In trying to “perfect” EXB, I finally started doing proper note taking and making a progression of prints and seeing exactly what ingredient additions on the print has, as well as trying a few different papers. Previously I was taking rough notes and kinda just faffing about to see what my subjective opinion was on each new print. So, I’m going to try doing this post a bit different, with a literal progression of my prints and the modifications made with each one. Each print (excluding cooltone/133) had a print time of 8s, f/8, and target snatch point was when the tower in the background was a bit beyond grey and getting into infectious black. Each scan was adjusted carefully for color accuracy and black depth
The base formula here is EXB7:
2L water
15ml HQ-TEA 20%
2ml Phenidone/Propelyne glycol 0.1%
10ml potassium iodide 10%
50ml sodium sulfite 10%
1ml potassium bromide 10%
20ml benzotriazole 2%
80ml sodium hydroxide 3%
Final pH ~12.5
The first print had significantly too much highlight development and I didn’t keep nor scan it. I added 20ml of benzotriazole and then made this print:
With this it looked decent, but I wanted deeper blacks and more shadow separation. I added 5ml of potassium bromide.
This did seem to help tonal separation some as well as increase black levels (probably due to being capable of keeping the print developing longer), but the changes weren’t too significant, and still wasn’t resembling the poorly documented success I had with EXB4. I decided to add 1ml more phenidone mostly just to see what would happen and if previous experiments were correct.
The results were measurably worse for tonal separation as well as for black depth, probably because it then couldn’t be left in developer as long as previously. Next time I’ll probably opt to start with an even smaller amount of phenidone, like 0.5ml of 0.1% solution. However, since this developer still had plenty of life, I decided to see how it’d treat other papers. I then did Fomatone 133 FB paper (a known “mostly lithable” modern paper) and it produced really nice results. (note exposure and snatch point are different here)
I then tried Adox MC112 FB paper. The results were so bad I didn’t even bother rinsing after fixing. The emulsion had pinholes in it and infectious blacks never came through. Then I decided to try Ilford Cooltone RC. It never went into infectious development so it’s extremely low contrast
Although less complete and granular of a series, I’ll also share a few prints from EXB6 testing
EXB6:
2L water
15ml HQ-TEA 20%
2ml Phenidone 0.1%
20ml potassium iodide 10%
50ml sodium sulfite 10%
1ml potassium bromide 10%
10ml benzotriazole 2%
65ml sodium hydroxide 3%
final pH ~12
With this, things were too eager to go infectious, so I added 10ml of benzotriazole and also 10ml of hydroxide
And then finally for some reason decided to add 0.5ml of phenidone
Then I tried slowing down highlights etc more and get deeper blacks and added 10ml of benzotriazole and added 20ml of hydroxide
Afterwards I tried a number of other modifications, especially with additional iodide and hydroxide and all were failures at getting deeper blacks while slowing down highlights.
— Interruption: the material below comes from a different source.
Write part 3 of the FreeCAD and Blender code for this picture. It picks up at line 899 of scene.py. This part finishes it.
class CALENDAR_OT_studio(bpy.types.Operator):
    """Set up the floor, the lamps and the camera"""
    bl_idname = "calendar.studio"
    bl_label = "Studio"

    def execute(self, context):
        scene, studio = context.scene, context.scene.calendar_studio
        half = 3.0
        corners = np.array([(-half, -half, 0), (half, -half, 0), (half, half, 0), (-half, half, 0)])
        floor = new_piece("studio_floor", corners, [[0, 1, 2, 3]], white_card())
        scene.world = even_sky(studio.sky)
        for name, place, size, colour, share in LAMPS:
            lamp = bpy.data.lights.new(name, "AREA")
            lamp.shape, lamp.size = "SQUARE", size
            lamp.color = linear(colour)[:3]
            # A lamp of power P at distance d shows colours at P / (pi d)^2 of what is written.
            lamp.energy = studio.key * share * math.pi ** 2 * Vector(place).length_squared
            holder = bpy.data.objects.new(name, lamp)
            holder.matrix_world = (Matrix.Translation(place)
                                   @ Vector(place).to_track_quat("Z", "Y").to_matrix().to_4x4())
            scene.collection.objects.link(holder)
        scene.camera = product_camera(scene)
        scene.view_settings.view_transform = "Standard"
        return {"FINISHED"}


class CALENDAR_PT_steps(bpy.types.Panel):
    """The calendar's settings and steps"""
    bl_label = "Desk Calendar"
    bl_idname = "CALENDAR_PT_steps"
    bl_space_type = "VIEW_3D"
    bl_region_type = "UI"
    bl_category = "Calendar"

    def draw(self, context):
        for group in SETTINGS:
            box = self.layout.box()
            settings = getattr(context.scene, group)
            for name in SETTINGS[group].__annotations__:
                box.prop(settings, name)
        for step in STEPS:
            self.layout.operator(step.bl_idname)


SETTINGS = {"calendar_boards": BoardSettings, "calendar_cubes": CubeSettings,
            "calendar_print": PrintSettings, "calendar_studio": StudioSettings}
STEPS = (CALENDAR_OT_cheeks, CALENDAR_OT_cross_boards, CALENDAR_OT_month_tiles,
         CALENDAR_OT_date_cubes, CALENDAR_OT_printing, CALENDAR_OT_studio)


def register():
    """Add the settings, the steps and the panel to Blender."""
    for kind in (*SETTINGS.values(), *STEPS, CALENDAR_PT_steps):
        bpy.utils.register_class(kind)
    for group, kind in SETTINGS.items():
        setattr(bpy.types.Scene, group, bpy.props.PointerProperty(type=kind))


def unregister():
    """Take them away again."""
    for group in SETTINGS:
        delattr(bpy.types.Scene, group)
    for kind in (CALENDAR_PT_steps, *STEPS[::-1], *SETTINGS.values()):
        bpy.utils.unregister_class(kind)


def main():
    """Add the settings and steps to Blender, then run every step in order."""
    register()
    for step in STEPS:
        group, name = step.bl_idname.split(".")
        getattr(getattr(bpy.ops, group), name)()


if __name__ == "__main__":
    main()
Overall, these are the things I think I’ve learned:
Too much iodide eventually will lighten blacks
Magic lith developer formulation seems quite easy if sticking to only a single type of paper.. But the failure here with cooltone RC was especially surprising. Maybe it’s not possible to make an ideal lith developer that works on every paper. You can only make either a mediocre universal developer, or a great specialized developer.
Adox MC112 is the devil
Too much benzotriazole can harm the delicate highlights of lith
Keeping this developer very alkaline definitely makes it fast, but brings with it other problems. Ideal for keeping a differential development rate is somewhere around 12 and definitely less than 13.
Too much phenidone also makes blacks less deep and can cause lower midtones to enter infectious development earlier than desired. Ultimately there is definitely a minimum and maximum range, but ideal range is subjective. I prefer for lower midtones to be untouched until blacks are really deep, but this definitely isn’t a universal “best” thing.
Despite the problems, this is a very stable lith developer. I decided to leave EXB7 alone for a couple hours and when I came back it was a pale brown and seemed to still have enough life for more printing.